* START Data supplied *

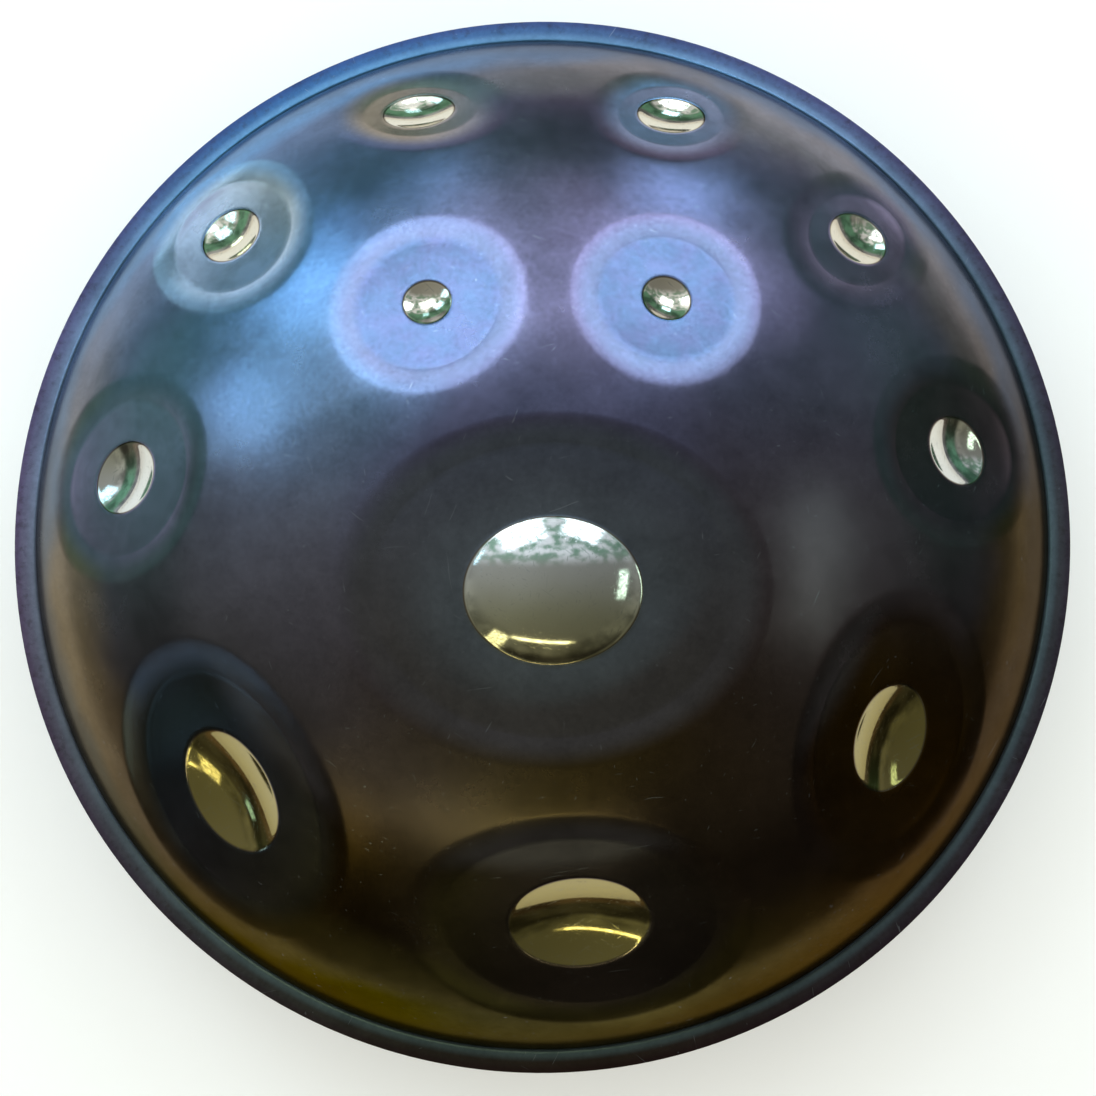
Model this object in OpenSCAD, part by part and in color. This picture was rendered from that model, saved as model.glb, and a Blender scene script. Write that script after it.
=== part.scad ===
// Handpan: two drawn steel shells bonded together at their flanges.
// +Z is up and +Y points away from the player. The origin is the centre of the flat ring around the
// sound port, which the instrument rests on. All lengths are in millimetres and angles in degrees.

/* [Rim] */
// Radius of the rim's outer edge
rim_r = 265; // [255:1:280]
// Width of the flat flange, from the outer edge to the start of the fillet
flange_w = 9; // [7:0.5:12]
// Radius of the concave fillet between flange and wall
fillet_r = 3; // [2:0.5:4]
// Thickness of the steel sheet
sheet_t = 1; // [0.8:0.1:1.5]
// Thickness of the adhesive between the flanges
bond_t = 0.4; // [0.2:0.1:0.8]
// Distance of the adhesive from the flange's outer edge
bond_inset = 0.8; // [0.5:0.1:2]

/* [Shell profile] */
// Radius of the spherical crown
crown_r = 400; // [380:5:430]
// Radius of the shoulder between crown and wall
shoulder_r = 100; // [80:5:110]
// Slope of the wall where it meets the fillet
foot_slope = 60; // [54:1:62]

/* [Sound port] */
// Radius of the port's bore
port_r = 50; // [45:1:55]
// Radius of the roll from the resting ring into the port's neck
port_roll_r = 6; // [4:1:8]
// Length of the straight neck inside the shell
neck_len = 12; // [8:1:16]
// Outer radius of the flat ring that the instrument rests on
rest_ring_r = 70; // [66:1:76]

/* [Tone fields] */
// Depth of the step around a tone field
field_step = 1.2; // [0.8:0.1:2.4]
// Width of the bevel that leads down into a tone field
bevel_w = 12; // [8:0.5:14]
// How the bevel steepens, from 1 for a straight slope to more for a softer start and a sharper crease
bevel_curve = 1.5; // [1:0.1:2.5]
// How far a tone field is flattened, from 0 for the shell's own curve to 1 for flat
flatness = 0.55; // [0.3:0.05:0.8]
// Depth of a dimple as a share of its shorter width
dimple_depth = 0.13; // [0.08:0.01:0.18]
// Height of the dome in the middle of the Ding
ding_height = 9; // [6:0.5:12]

/* [Hidden] */

// The tone layout, one row for each note, hammered by hand and so not regular. In order:
// azimuth from +X, distance from the axis,
// the tone field's length, width and turn, then the dimple's length, width and turn.
// A turn is from the direction along the rim towards the direction down the shell.
DING = [284.5, 38, 185, 149, 14, 77, 63.5, 13];
DIMPLED_NOTES = [
    [276.5, 185.5, 157, 116, 10, 65, 49.5, 5],
    [328, 191.5, 138, 106, -27, 51.5, 40, -26],
    [9, 199, 90, 103, 0, 32, 35.5, 34],
    [41, 203, 72, 96, -3, 29.5, 32.5, 16],
    [71.5, 205.5, 83, 69, -45, 34.5, 26.5, -34],
    [106, 206, 94, 62, 30, 36.5, 26, 23],
    [137, 199.5, 86, 104, 0, 30.5, 34, -10],
    [174.5, 193, 97, 105, -27, 33.5, 39, -27],
    [222.5, 187.5, 150, 110, 20, 61.5, 46, 20],
    [57.5, 110, 84.5, 86, 0, 22.5, 21.5, 7],
    [117, 102, 89, 88, 0, 22.5, 21.5, 48]
];

// The outline of a shell seen from the side, with its mating face at height 0 and its outer
// surface upwards: a spherical crown, a rounder shoulder, a concave fillet and a flat flange.
fillet_centre = [rim_r - flange_w, sheet_t + fillet_r];
foot = fillet_centre - fillet_r * [sin(foot_slope), cos(foot_slope)];
shoulder_centre = foot - shoulder_r * [sin(foot_slope), cos(foot_slope)];
crown_slope = asin(shoulder_centre[0] / (crown_r - shoulder_r));
crown_z = shoulder_centre[1] - (crown_r - shoulder_r) * cos(crown_slope);
rest_ring_slope = asin(rest_ring_r / crown_r);
rest_ring_z = crown_z + crown_r * cos(rest_ring_slope);
bond_z = rest_ring_z;
top_z = bond_z + bond_t;

// Every ring of the top shell's surface: radius, height, slope and number of points around it.
// The number doubles where the rings get long.
crown_edge_r = crown_r * sin(crown_slope);
inner_sectors = 18;
CROWN_ZONES = [[12, 12, 36, 1], [48, 12, 84, 2], [93, 9, 147, 4], [154, 7.6, crown_edge_r, 8]];
rim_sectors = inner_sectors * 8;
shoulder_steps = 3;
edge_chamfer = 0.4;
function crown_ring(r, sectors) =
    [r, crown_z + sqrt(crown_r * crown_r - r * r), asin(r / crown_r), sectors];
function shoulder_ring(slope) =
    concat(shoulder_centre + shoulder_r * [sin(slope), cos(slope)], [slope, rim_sectors]);
function fillet_ring(slope) =
    concat(fillet_centre - fillet_r * [sin(slope), cos(slope)], [slope, rim_sectors]);
RINGS = concat(
    [crown_ring(0, 1)],
    [for (zone = CROWN_ZONES, r = [zone[0]:zone[1]:zone[2]]) crown_ring(r, inner_sectors * zone[3])],
    [for (i = [1:shoulder_steps])
        shoulder_ring(crown_slope + (foot_slope - crown_slope) * i / shoulder_steps)],
    [fillet_ring(foot_slope / 2), fillet_ring(0)],
    [[rim_r - edge_chamfer, sheet_t, 0, rim_sectors]]
);

// A direction at an azimuth and a slope: along the rim, down the shell, and out of the surface.
function along(azimuth) = [-sin(azimuth), cos(azimuth), 0];
function down(azimuth, slope) = [cos(azimuth) * cos(slope), sin(azimuth) * cos(slope), -sin(slope)];
function outward(azimuth, slope) = [cos(azimuth) * sin(slope), sin(azimuth) * sin(slope), cos(slope)];
function on_ring(ring, azimuth) = [ring[0] * cos(azimuth), ring[0] * sin(azimuth), ring[1]];

// Distance of a point from an ellipse's centre, where 1 is the ellipse itself.
function ellipse_distance(p, note, length, width, turn) =
    let (
        centre_ring = crown_ring(note[1], 1),
        from_centre = p - on_ring(centre_ring, note[0]),
        u = from_centre * along(note[0]),
        v = from_centre * down(note[0], centre_ring[2])
    )
    norm([
        (u * cos(turn) + v * sin(turn)) / (length / 2),
        (v * cos(turn) - u * sin(turn)) / (width / 2)
    ]);

// How far a tone field lies below the shell: a bevel that starts softly and ends in a crease, then
// a flattened membrane.
function field_drop(p, note) =
    let (
        e = ellipse_distance(p, note, note[2], note[3], note[4]),
        bevel_share = 2 * bevel_w / min(note[2], note[3]),
        bulge = (note[2] * note[2] + note[3] * note[3]) / (16 * crown_r)
    )
    e >= 1 ? 0
    : field_step * pow(min((1 - e) / bevel_share, 1), bevel_curve) + flatness * bulge * (1 - e * e);
function bowl(p, note, depth) =
    let (e = ellipse_distance(p, note, note[5], note[6], note[7])) e >= 1 ? 0 : depth * (1 - e * e);
function note_offset(p) =
    bowl(p, DING, ding_height) - field_drop(p, DING)
    - max([for (note = DIMPLED_NOTES)
        field_drop(p, note) + bowl(p, note, dimple_depth * min(note[5], note[6]))]);

// One ring of points on the outer face, or on the inner face when depth is the sheet's thickness.
function ring_points(ring, depth) = [
    for (i = [0:ring[3] - 1])
        let (azimuth = 360 * i / ring[3], p = on_ring(ring, azimuth))
        p + (note_offset(p) - depth) * outward(azimuth, ring[2])
];

// Triangles between two neighbouring rings of a and b points, which start at ia and ib.
function band(ia, a, ib, b) =
    a == 1 ? [for (i = [0:b - 1]) [ib + (i + 1) % b, ib + i, ia]]
    : a == b ? [for (i = [0:a - 1]) let (j = (i + 1) % a)
        each [[ib + j, ib + i, ia + i], [ia + j, ib + j, ia + i]]]
    : 2 * a == b ? [for (i = [0:a - 1]) let (j = (i + 1) % a, k = 2 * i, m = (2 * i + 2) % b)
        each [[ib + k + 1, ib + k, ia + i], [ia + j, ib + k + 1, ia + i], [ib + m, ib + k + 1, ia + j]]]
    : [for (f = band(ib, b, ia, a)) [f[2], f[1], f[0]]];
function reversed(list) = [for (i = [len(list) - 1:-1:0]) list[i]];

module top_shell() {
    edge_ring = [rim_r, sheet_t / 2, 0, rim_sectors];
    all_rings = concat(RINGS, [edge_ring], reversed(RINGS));
    points = concat(
        [for (ring = RINGS) each ring_points(ring, 0)],
        [for (i = [0:rim_sectors - 1]) on_ring(edge_ring, 360 * i / rim_sectors)],
        [for (ring = reversed(RINGS)) each ring_points(ring, sheet_t)]
    );
    starts = [for (i = 0, start = 0; i < len(all_rings); start = start + all_rings[i][3], i = i + 1) start];
    faces = [for (i = [0:len(all_rings) - 2])
        each band(starts[i], all_rings[i][3], starts[i + 1], all_rings[i + 1][3])];
    color([0.20, 0.20, 0.27]) translate([0, 0, top_z]) polyhedron(points, faces);
}

// A slice of a circular band of sheet, between two angles from the local +X direction.
module arc_band(centre, outer_r, inner_r, from_angle, to_angle) {
    reach = 2 * outer_r;
    middle = (from_angle + to_angle) / 2;
    translate(centre) intersection() {
        difference() {
            circle(r = outer_r, $fn = 360);
            circle(r = inner_r, $fn = 360);
        }
        polygon([
            [0, 0],
            reach * [cos(from_angle), sin(from_angle)],
            reach * [cos(middle), sin(middle)],
            reach * [cos(to_angle), sin(to_angle)]
        ]);
    }
}

// The outline of the bottom shell's sheet, with its outer surface upwards.
module bottom_section() {
    overlap = 0.05;
    roll_centre = [port_r + port_roll_r, rest_ring_z - port_roll_r];
    arc_band([0, crown_z], crown_r, crown_r - sheet_t, 90 - crown_slope, 90 - rest_ring_slope + overlap);
    arc_band(shoulder_centre, shoulder_r, shoulder_r - sheet_t, 90 - foot_slope - overlap, 90 - crown_slope);
    arc_band(fillet_centre, fillet_r + sheet_t, fillet_r, 270 - foot_slope, 270);
    translate([fillet_centre[0], 0]) square([flange_w - sheet_t / 2, sheet_t]);
    translate([rim_r - sheet_t / 2, sheet_t / 2]) circle(d = sheet_t, $fn = 48);
    translate([roll_centre[0], rest_ring_z - sheet_t]) square([rest_ring_r - roll_centre[0], sheet_t]);
    arc_band(roll_centre, port_roll_r, port_roll_r - sheet_t, 90, 180);
    translate([port_r, roll_centre[1] - neck_len]) square([sheet_t, neck_len]);
}

module bottom_shell() {
    color([0.17, 0.17, 0.22]) translate([0, 0, bond_z]) mirror([0, 0, 1])
        rotate_extrude($fn = 180) bottom_section();
}

module rim_bond() {
    color([0.06, 0.06, 0.07]) translate([0, 0, bond_z]) difference() {
        cylinder(r = rim_r - bond_inset, h = bond_t, $fn = 180);
        translate([0, 0, -bond_t]) cylinder(r = fillet_centre[0], h = 3 * bond_t, $fn = 180);
    }
}

top_shell();
bottom_shell();
rim_bond();
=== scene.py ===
"""The looks of a handpan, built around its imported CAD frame.

Everything is in metres and in the CAD's frame: +Z is up, +Y points away from the player, and the
origin is the centre of the flat ring around the sound port, which the instrument rests on.
"""

import math
from typing import NamedTuple

import bpy
import numpy as np
from mathutils import Matrix, Vector, geometry


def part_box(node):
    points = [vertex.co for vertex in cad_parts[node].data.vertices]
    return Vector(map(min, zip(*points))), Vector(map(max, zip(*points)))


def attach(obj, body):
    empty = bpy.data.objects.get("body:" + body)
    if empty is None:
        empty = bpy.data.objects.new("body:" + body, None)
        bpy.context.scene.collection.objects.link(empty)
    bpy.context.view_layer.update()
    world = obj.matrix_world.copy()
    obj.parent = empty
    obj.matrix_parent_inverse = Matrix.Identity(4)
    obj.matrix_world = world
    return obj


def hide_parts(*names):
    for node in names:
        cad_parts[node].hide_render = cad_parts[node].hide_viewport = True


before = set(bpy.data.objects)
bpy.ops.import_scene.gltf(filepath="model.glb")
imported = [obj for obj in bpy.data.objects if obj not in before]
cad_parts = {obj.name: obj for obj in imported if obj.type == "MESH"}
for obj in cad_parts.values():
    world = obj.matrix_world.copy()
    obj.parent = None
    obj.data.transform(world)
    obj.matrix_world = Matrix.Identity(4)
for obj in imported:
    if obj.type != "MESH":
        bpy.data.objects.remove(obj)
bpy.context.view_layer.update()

MM = 0.001

# ---------------------------------------------------------------- driving dimensions

# The shell's profile, as in the CAD, with heights from the top shell's mating face.
RIM_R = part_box("top_shell")[1].x
MATING_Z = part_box("top_shell")[0].z
SHEET = 1 * MM
FLANGE_W = 9 * MM
FILLET_R = 3 * MM
CROWN_R = 400 * MM
SHOULDER_R = 100 * MM
FOOT_SLOPE = math.radians(60)

# The tone fields and their dimples, as in the CAD.
FIELD_STEP = 1.2 * MM
BEVEL_W = 12 * MM
BEVEL_CURVE = 1.5
FLATNESS = 0.55
DIMPLE_DEPTH = 0.13
DING_HEIGHT = 9 * MM

# How far the polished edge of each dimple is rounded, which the CAD leaves sharp.
EDGE_ROUND = 1.3 * MM


class Ellipse(NamedTuple):
    """An ellipse on the shell. Its turn is from the way along the rim towards the way down the shell."""

    length: float
    width: float
    turn: float


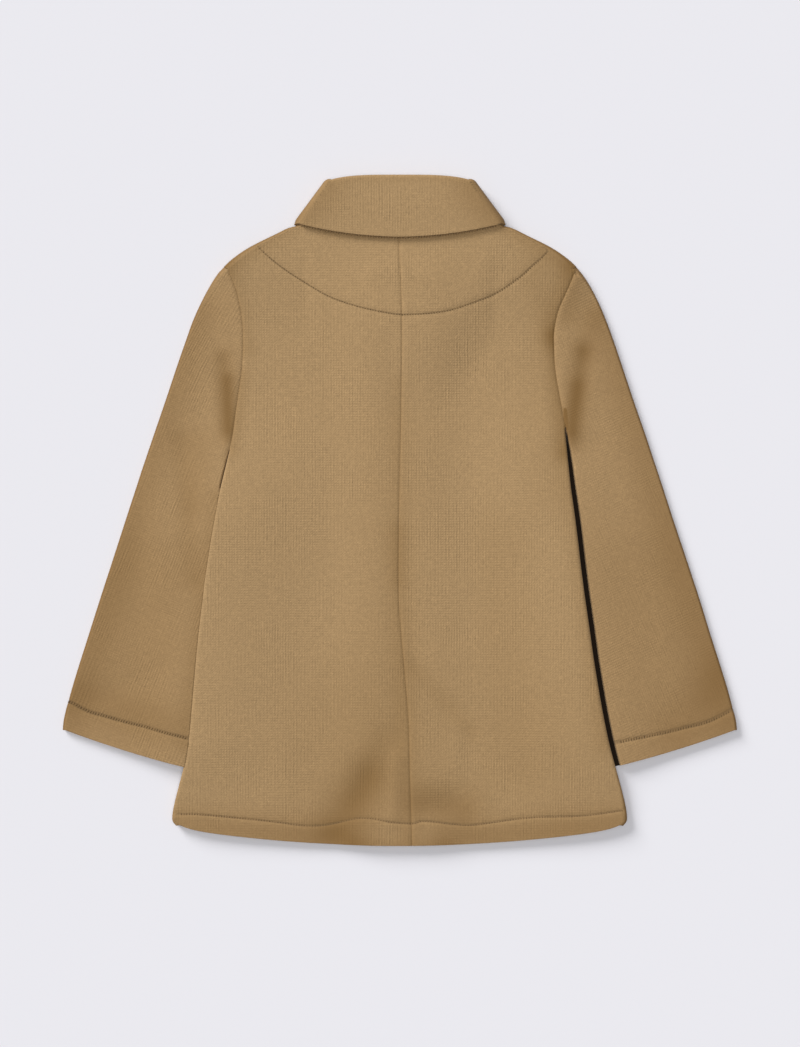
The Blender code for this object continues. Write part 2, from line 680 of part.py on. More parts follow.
def collar_places():
    """Places round the collar, from its right end over the back to its left end."""
    places = [CollarPlace(neck, -90.0) for neck in reversed(neck_points(RIGHT, True))]
    for side, start, end in ((RIGHT, -90.0, 90.0), (LEFT, 90.0, -90.0)):
        shoulder = neck_points(side, False)[0]
        if side is LEFT:
            places += [CollarPlace(neck, 90.0) for neck in neck_points(RIGHT, False)[1:-1]]
            places += [CollarPlace(neck, 90.0) for neck in reversed(neck_points(LEFT, False))]
        places += [CollarPlace(shoulder, mix(start, end, step / TURN_STEPS))
                   for step in range(1, TURN_STEPS + 1)]
    return places + [CollarPlace(neck, -90.0) for neck in neck_points(LEFT, True)[1:]]


def collar_point(place, row):
    """Point of the collar: up the stand, over the roll and down the leaf."""
    neck, share = place.neck, place.neck[0] / NECK_HALF
    angle = math.radians(place.angle)
    if place.angle < 0:
        fold_y = mix(FRONT_FOLD_Y, FOLD_Y - FOLD_DROP, abs(share) ** FRONT_NECK_POWER)
        leaf = mix(LEAF_FRONT, LEAF_SIDE, share * share)
    else:
        fold_y = FOLD_Y - FOLD_DROP * share ** 4
        leaf = mix(LEAF_BACK, LEAF_SIDE, share * share)
    fold_y -= TURN_DROP * math.cos(angle) ** 2
    leaf += TURN_LEAF * math.cos(angle) ** 2
    rise = (share * FOLD_HALF - neck[0], fold_y - neck[1])
    length = math.hypot(*rise)
    lean = NECK_HALF - FOLD_HALF
    height = FOLD_Y - FOLD_DROP - TURN_DROP - NECK_SEAM_Y - NECK_SIDE_RISE
    slant = math.hypot(lean, height)
    way = math.copysign(height, share) / slant, lean / slant
    roll_radius = (LEAF_REACH - STAND_REACH) / 2
    if row <= STAND_STEPS:
        along_stand, reach = length * row / STAND_STEPS, STAND_REACH
    elif row <= STAND_STEPS + ROLL_TURNS:
        turn = math.pi * (row - STAND_STEPS) / ROLL_TURNS
        along_stand = length + roll_radius * math.sin(turn)
        reach = STAND_REACH + roll_radius * (1 - math.cos(turn))
    else:
        down = (row - STAND_STEPS - ROLL_TURNS) / LEAF_STEPS
        along_stand, reach = mix(length, -leaf, down), LEAF_REACH
    outwards = math.cos(angle) * reach
    x = neck[0] + rise[0] / length * along_stand + way[0] * outwards
    y = neck[1] + rise[1] / length * along_stand + way[1] * outwards
    return x, y, COLLAR_LEVEL + math.sin(angle) * reach


def collar(name, colour):
    places = collar_places()

    def leaf_and_stand(column, row):
        return collar_point(places[column], row)

    return cloth_piece(name, ((len(places) - 1, COLLAR_ROWS, leaf_and_stand),),
                       COLLAR_WALL, colour)


# ---- meshes and materials -----------------------------------------------------------
def knit_material(name, colour):
    material = bpy.data.materials.new(name)
    material.use_nodes = True
    shader = material.node_tree.nodes["Principled BSDF"]
    shader.inputs["Base Color"].default_value = colour
    shader.inputs["Roughness"].default_value = KNIT_ROUGHNESS
    shader.inputs["Metallic"].default_value = 0.0
    return material


def shaped_grid(mesh, columns, rows, place):
    """Add a flat grid to the mesh and move each of its points to where place says."""
    grid = bmesh.ops.create_grid(mesh, x_segments=columns, y_segments=rows, size=1.0)
    for point in grid["verts"]:
        column = round((point.co.x + 1) / 2 * columns)
        row = round((point.co.y + 1) / 2 * rows)
        point.co = [value * MM for value in place(column, row)]


def cloth_piece(name, grids, wall, colour):
    """A cut piece: its grids are joined into one open sheet and given the cloth's wall."""
    mesh = bmesh.new()
    for columns, rows, place in grids:
        shaped_grid(mesh, columns, rows, place)
    bmesh.ops.remove_doubles(mesh, verts=mesh.verts, dist=0.00001)
    bmesh.ops.recalc_face_normals(mesh, faces=mesh.faces)
    data = bpy.data.meshes.new(name)
    mesh.to_mesh(data)
    mesh.free()
    data.materials.append(knit_material(name + "_knit", colour))
    data.shade_smooth()
    piece = bpy.data.objects.new(name, data)
    bpy.data.collections["bell_sleeve_coat"].objects.link(piece)
    shell = piece.modifiers.new("Cloth wall", "SOLIDIFY")
    shell.thickness = wall * MM
    shell.offset = 0.0
    shell.use_even_offset = True
    shell.use_quality_normals = True
    return piece


def main():
    for thing in list(bpy.data.objects):
        bpy.data.objects.remove(thing, do_unlink=True)
    coat = bpy.data.collections.new("bell_sleeve_coat")
    bpy.context.scene.collection.children.link(coat)
    for side in (LEFT, RIGHT):
        body_panel("front_" + side.name, side, True, KNIT_INNER)
        body_panel("back_" + side.name, side, False, KNIT_BACK)
        sleeve("sleeve_" + side.name, side, KNIT_SLEEVE)
    collar("collar", KNIT_BACK)


main()
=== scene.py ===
"""Looks of a child's bell-sleeve coat that lies flat on its front, with its back up.

Each cut piece is a fine sheet of knitted cloth that follows the form of its solid, with close
sections, pressed seams, creases, turned hems and stitching.  Tables and sizes are in
millimetres; the settings that a user changes are in Blender's units.  X runs across the coat,
Y towards the collar and Z up from the floor.
"""
import math
from bisect import bisect_right
from collections import namedtuple

import bmesh
import bpy
from bpy.props import FloatProperty, FloatVectorProperty, PointerProperty
from mathutils import Matrix, Vector, noise


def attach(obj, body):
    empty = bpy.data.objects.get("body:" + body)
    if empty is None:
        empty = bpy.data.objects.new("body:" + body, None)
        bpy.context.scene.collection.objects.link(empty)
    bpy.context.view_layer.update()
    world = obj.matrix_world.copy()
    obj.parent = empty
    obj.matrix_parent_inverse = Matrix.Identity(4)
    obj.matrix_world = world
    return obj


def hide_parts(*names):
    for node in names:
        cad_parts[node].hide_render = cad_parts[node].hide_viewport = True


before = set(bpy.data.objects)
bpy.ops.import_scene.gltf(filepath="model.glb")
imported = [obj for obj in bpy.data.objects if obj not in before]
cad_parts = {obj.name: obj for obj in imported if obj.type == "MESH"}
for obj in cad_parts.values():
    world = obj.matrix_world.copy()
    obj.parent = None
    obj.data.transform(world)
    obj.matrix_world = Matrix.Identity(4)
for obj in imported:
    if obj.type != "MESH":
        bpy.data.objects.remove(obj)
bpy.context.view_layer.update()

bl_info = {
    "name": "Bell-sleeve coat",
    "version": (1, 0, 0),
    "blender": (4, 5, 0),
    "location": "View3D > Sidebar > Coat",
    "description": "Makes the knitted pieces, stitching and studio of a child's coat laid flat",
    "category": "Object",
}

MM = 0.001

# ---- cloth and layers ---------------------------------------------------------------
CLOTH = 1.8            # wall of the knitted cloth
COLLAR_WALL = 3.2      # the collar's two plies together
SEAM_GAP = 0.3         # room between two pieces at a seam
LAYER_ROOM = 2.0       # room between the front and the back
TOE_ROOM = 0.3         # room inside a sleeve's pressed inner edge
SLEEVE_ROOM = 1.7      # room inside a sleeve elsewhere
LEAST_ROOM = 0.7       # no two layers lie closer
EDGE_ROUND = 0.3       # width of the rounding on a cut edge, as a share of its wall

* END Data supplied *

- [Short problem]:
Quote the data above from the line containing "The Blender code" to the line containing "return places +", inclusive, and stop.

- [Full output]:
The Blender code for this object continues. Write part 2, from line 680 of part.py on. More parts follow.
def collar_places():
    """Places round the collar, from its right end over the back to its left end."""
    places = [CollarPlace(neck, -90.0) for neck in reversed(neck_points(RIGHT, True))]
    for side, start, end in ((RIGHT, -90.0, 90.0), (LEFT, 90.0, -90.0)):
        shoulder = neck_points(side, False)[0]
        if side is LEFT:
            places += [CollarPlace(neck, 90.0) for neck in neck_points(RIGHT, False)[1:-1]]
            places += [CollarPlace(neck, 90.0) for neck in reversed(neck_points(LEFT, False))]
        places += [CollarPlace(shoulder, mix(start, end, step / TURN_STEPS))
                   for step in range(1, TURN_STEPS + 1)]
    return places + [CollarPlace(neck, -90.0) for neck in neck_points(LEFT, True)[1:]]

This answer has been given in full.